Among the vaccinated mothers, 48.6% had received one dose, 49.6% had received two doses, and 1.8% had received three doses. About a third had received at least one dose during the first trimester, 53.6% received at least one dose during the second trimester, and 44.5% received at least one dose during the third trimester.
Of these women, 68% received the Pfizer/BioNTech (Comirnaty) vaccine for all doses.
The primary endpoint of severe neonatal morbidity was a composite of 15 poor neonatal outcomes, including gestational age less than 32 weeks and low birth weight; respiratory problems; neurological problems; birth trauma; and the need for resuscitation, ventilation, transfusion, and intercostal, central venous, or arterial catheter placement, as well as death.

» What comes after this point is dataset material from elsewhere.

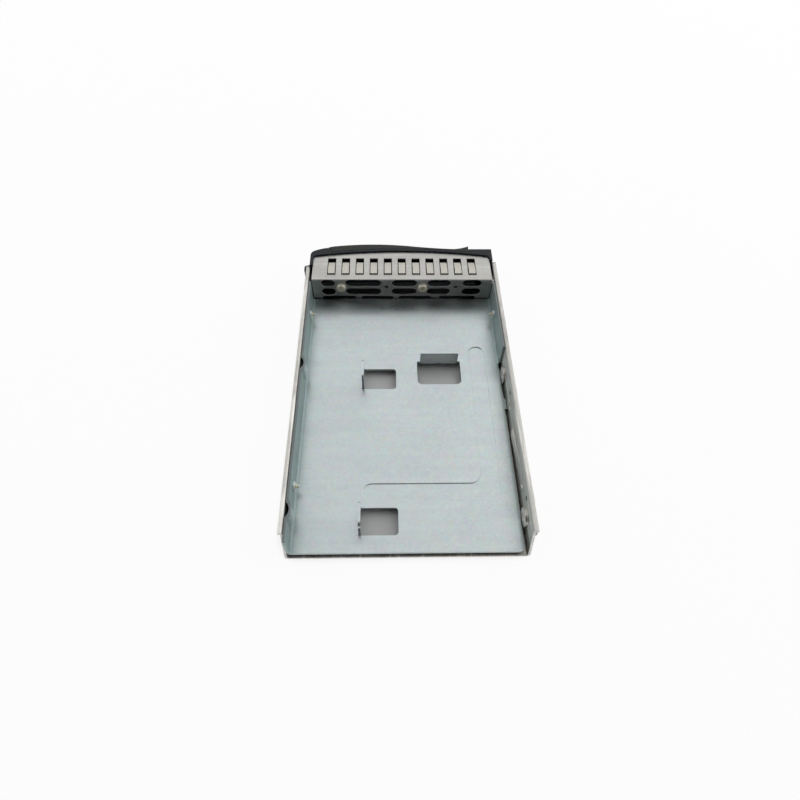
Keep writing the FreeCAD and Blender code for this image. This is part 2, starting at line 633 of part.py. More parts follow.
# ---------------------------------------------------------------------- bezel
rim_out = S.rim_gap + S.rim_t
bow_edge = S.shield_half - S.corner_r
roof = S.deck_top - S.bezel_wall
slope_z = S.rim_top - S.face_drop
bar_back = rim_out + S.move_gap
bar_rise = bow(S.bar_end, bar_back) - S.hinge_run
bar_round = dim_sqrt((S.hinge_x - S.bar_end) * (S.hinge_x - S.bar_end) + bar_rise * bar_rise)
arm_root = S.bar_end + 2.0
pin_top = S.rim_top - 2.0
shield_front = S.shield_run + S.shield_t
bezel_in = half_in - S.bezel_fit - S.bezel_wall
latch_z = (S.latch_low + S.latch_high) / 2
spring_x = S.block_from + S.latch_room
cover_screw_x = S.block_from + 10.1


def make_bezel():
    body = new_body("bezel_frame")
    wall, rear = S.bezel_wall, shield_front
    inner = half_in - S.bezel_fit
    side_in, side_out = S.shield_half + S.rim_gap, S.bezel_half
    turn = S.bezel_half - bow_edge
    corner = bow(bow_edge, rim_out) - turn
    rim_from, rim_latch = S.rail_len + 0.4, S.rail_long + 0.4
    front_arc = [(-side_out, -corner, turn, 1), (-bow_edge, -bow(bow_edge, rim_out), S.bow_r + rim_out, 1),
                 (bow_edge, -bow(bow_edge, rim_out), turn, 1), (side_out, -corner), (side_out, -rim_from)]

    base = Draw(body, "bezel_base", "XY_Plane")
    base.outline([(inner, -rear), (-inner, -rear), (-inner, -rim_latch), (-side_out, -rim_latch)]
                 + front_arc + [(inner, -rim_from)])
    pad(body, base, S.deck_top)

    # raised rim around the front of the shield
    lift = Draw(body, "bezel_rim", "XY_Plane", S.deck_top)
    turn_in, edge_in = S.corner_r + S.rim_gap, bow(bow_edge, S.rim_gap)
    lift.outline([(-side_in, -rim_latch), (-side_out, -rim_latch)] + front_arc
                 + [(side_in, -rim_from), (side_in, -edge_in + turn_in, turn_in, -1),
                    (bow_edge, -edge_in, S.bow_r + S.rim_gap, -1), (-bow_edge, -edge_in, turn_in, -1),
                    (-side_in, -edge_in + turn_in)])
    pad(body, lift, S.rim_top - S.deck_top)

    # latch block beside the lever, sloped along its top front edge
    block = Draw(body, "latch_block", "XY_Plane")
    face, mid = S.block_run + S.face_out, 0.6
    soft = S.corner_r + mid
    block.outline([(-S.block_from, -face), (-S.block_from, -bow(S.block_from, mid)),
                   (-bow_edge, -bow(bow_edge, mid), soft, -1),
                   (-bow_edge - soft, -bow(bow_edge, mid) + soft), (-side_out, -bow(bow_edge, mid) + soft),
                   (-side_out, -face + 2.0, 2.0, 1), (-side_out + 2.0, -face)])
    pad(body, block, S.rim_top)
    slope = Draw(body, "block_slope", "YZ_Plane", -S.block_from + 1)
    slope.outline([(-face - 1, S.rim_top + 1), (-face - 1, slope_z), (-face, slope_z),
                   (-S.block_run, S.rim_top), (-S.block_run, S.rim_top + 1)])
    pocket(body, slope, side_out - S.block_from + 2)

    # ears above and below the lever hub; their ends are round about the hinge, as the bar's end is
    ear_end = bar_round - S.move_gap
    back_y, front_y = 2.0, 5.95
    back_x, front_x = (dim_sqrt(ear_end * ear_end - y * y) for y in (back_y, front_y))
    for name, level, height in (("lower_ear", 0.0, S.ear_t), ("upper_ear", roof, S.rim_top - roof)):
        ear = Draw(body, name, "XY_Plane", level)
        ear.outline([(S.hinge_x - back_x, -S.hinge_run - back_y, ear_end, 1),
                     (S.hinge_x - front_x, -S.hinge_run - front_y, 23.0, 1),
                     (S.hinge_x + 2.8, -S.hinge_run - 3.85, S.ear_corner, 1), (side_out, -S.hinge_run - 0.3),
                     (side_out, -corner), (side_out - 0.6, -corner), (bow_edge + 2.6, -edge_in - 0.2),
                     (bow_edge, -edge_in - 1.0)])
        pad(body, ear, height)

    # hollow interior with an open rear
    cut = S.front_cut - rim_out
    inside = bow(bow_edge, -cut)
    hollow = Draw(body, "bezel_hollow", "XY_Plane", roof)
    hollow.outline([(bezel_in, -rear - 1.2), (-bezel_in, -rear - 1.2), (-bezel_in, -inside + 3),
                    (-bow_edge, -inside, S.bow_r - cut, 1), (bow_edge, -inside), (bezel_in, -inside + 3)])
    pocket(body, hollow, roof - wall)
    rear_cut = Draw(body, "bezel_rear", "XZ_Plane", rear - 1)
    rear_cut.round_box(-bezel_in + 1.5, wall, bezel_in - 1.5, roof, 2.0)
    pocket(body, rear_cut, 4.0, along=True)

    # mouth for the hub and arm, cam opening in the side, vents in the front wall
    mouth = Draw(body, "hinge_mouth", "XY_Plane", roof)
    left, deep = arm_root - 0.6, -S.hinge_run + S.hub_r + S.move_gap + 1.0
    mouth.outline([(left, -S.hinge_run - 9), (left, -bow(bow_edge, -cut - 0.5)), (left + 1, deep),
                   (side_out + 1, deep), (side_out + 1, -S.hinge_run - 9)])
    pocket(body, mouth, roof - S.ear_t)
    cam = Draw(body, "cam_opening", "YZ_Plane", side_out + 1)
    cam.box(-S.cam_to - 2.0, S.cam_low - S.cam_open, -cam_room, S.cam_high + S.cam_open)
    pocket(body, cam, wall + 3)
    vents = Draw(body, "bezel_vents", "XZ_Plane", S.bow_run - 8)
    for x in vent_xs:
        vents.round_box(x - 3.2, wall + 1.2, x + 3.2, roof - 1.2, 1.2)
    pocket(body, vents, 14.0, along=True)

    # bosses: two behind the shield screws, a lug low in each side for the rail screws
    boss = Draw(body, "bosses", "XZ_Plane", rear)
    bore = Draw(body, "boss_bores", "XZ_Plane", rear - 1)
    for x in (S.screw_x1, -S.screw_x2):
        boss.circle(x, S.screw_z, S.m25_r + 1.7)
        bore.circle(x, S.screw_z, S.m25_r + 0.03)
    pad(body, boss, 5.6)
    pocket(body, bore, 6.0, along=True)
    for side, name in ((1, "near"), (-1, "far")):
        lug = Draw(body, name + "_lug", "XY_Plane", wall / 2)
        lug.box((bezel_in + 0.5) * side, -side_screw_run - 2.6, (bezel_in - 3.4) * side, -side_screw_run + 2.6)
        pad(body, lug, side_screw_z + 2.1 - wall / 2)
        hole = Draw(body, name + "_lug_bore", "YZ_Plane", side_out * side)
        hole.circle(-side_screw_run, side_screw_z, S.m2_r + 0.03)
        pocket(body, hole, 5.5, along=side < 0)

    # latch slide: channel, thumb window, seat of the cover plate and its screw
    gap = S.move_gap
    channel = Draw(body, "latch_channel", "XZ_Plane", S.latch_from - gap)
    channel.box(-spring_x, S.latch_low - gap, -S.block_from + 1, S.latch_high + gap)
    pocket(body, channel, S.latch_to - S.latch_from + 2 * gap, along=True)
    thumb = Draw(body, "thumb_window", "XZ_Plane", S.latch_to)
    thumb.box(-thumb_x - thumb_w - S.latch_travel - gap, thumb_low - gap, -thumb_x + gap, thumb_high + gap)
    pocket(body, thumb, 5.0, along=True)
    seat = Draw(body, "cover_seat", "XZ_Plane", S.bow_run - 9)
    seat.box(-S.block_from - 11.6, cover_low, -S.block_from - 0.8, cover_high)
    pocket(body, seat, S.latch_from - gap - S.bow_run + 9, along=True)
    pilot = Draw(body, "cover_pilot", "XZ_Plane", S.latch_from - gap - 1)
    pilot.circle(-cover_screw_x, latch_z, S.m2_r + 0.03)
    pocket(body, pilot, 4.5, along=True)

    # way of the light pipes: notched deck and side wall, holes to the front
    way = Draw(body, "pipe_way", "XY_Plane", S.deck_top + 0.1)
    way.outline([(-side_out - 1, -rear + 1), (-side_out - 1, -pipe_turn - 7), (-bezel_in, -pipe_turn - 7),
                 (-bezel_in, -inside + 3.4), (-S.lens_x2 + 2.0, -inside + 1.0), (-S.lens_x2 + 2.0, -rear + 1)])
    pocket(body, way, S.deck_top + 0.1 - S.pipe_z2 + 1.0)
    lens = Draw(body, "lens_holes", "XZ_Plane", S.bow_run - 9)
    lens.circle(-S.lens_x1, S.pipe_z1, S.lens_r + 0.1)
    lens.circle(-S.lens_x2, S.pipe_z2, S.lens_r + 0.1)
    pocket(body, lens, 16.0, along=True)

    # hinge pin hole, closed at the top and sunk below for the retaining clip
    pin = Draw(body, "pin_hole", "XY_Plane", -1.0)
    pin.circle(S.hinge_x, -S.hinge_run, S.pin_r + S.pin_fit)
    pocket(body, pin, pin_top + 0.2 + 1.0, along=True)
    sink = Draw(body, "clip_room", "XY_Plane", -1.0)
    sink.circle(S.hinge_x, -S.hinge_run, S.pin_r + 1.0)
    pocket(body, sink, 1.9, along=True)
    nodes.append(body)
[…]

This study was supported by ICES, which is funded by an annual grant from the Ontario Ministry of Health and the Ministry of Long-Term Care, in addition to multiple other sources.
Kwong reported grants from the Public Health Agency of Canada and the Canadian Institutes of Health Research. One co-author reported employment by Pfizer. Others reported relationships with the Canadian Immunization Research Network, CERobs, the Public Health Agency of Canada, CANImmunize, and Medicago Moderna.
Healy reported participation in a data safety monitoring committee for a vaccine trial for Emmes Corporation and participation in an advisory board meeting for Moderna, but declined payment for both. She receives stock options from Vapotherm, Quidel Diagnostics, Intuitive, and Dexcom, and writer/contributor fees from UpToDate. Riley reported receiving consultant fees from Pfizer and GSK, writer/contributor fees from UpToDate, lecture fees from Medscape, and participating on the editorial board of the New England Journal of Medicine.
Source Reference: Jorgensen SCJ, et al “Newborn and early infant outcomes following maternal COVID-19 vaccination during pregnancy” JAMA Pediatr 2023; DOI: 10.1001/jamapediatrics.2023.4499.
Source Reference: Healy CM, Riley LE “Safety and benefits of COVID-19 vaccination in pregnancy — implications for the maternal vaccination platform” JAMA Pediatr 2023; DOI: 10.1001/jamapediatrics.2023.4496.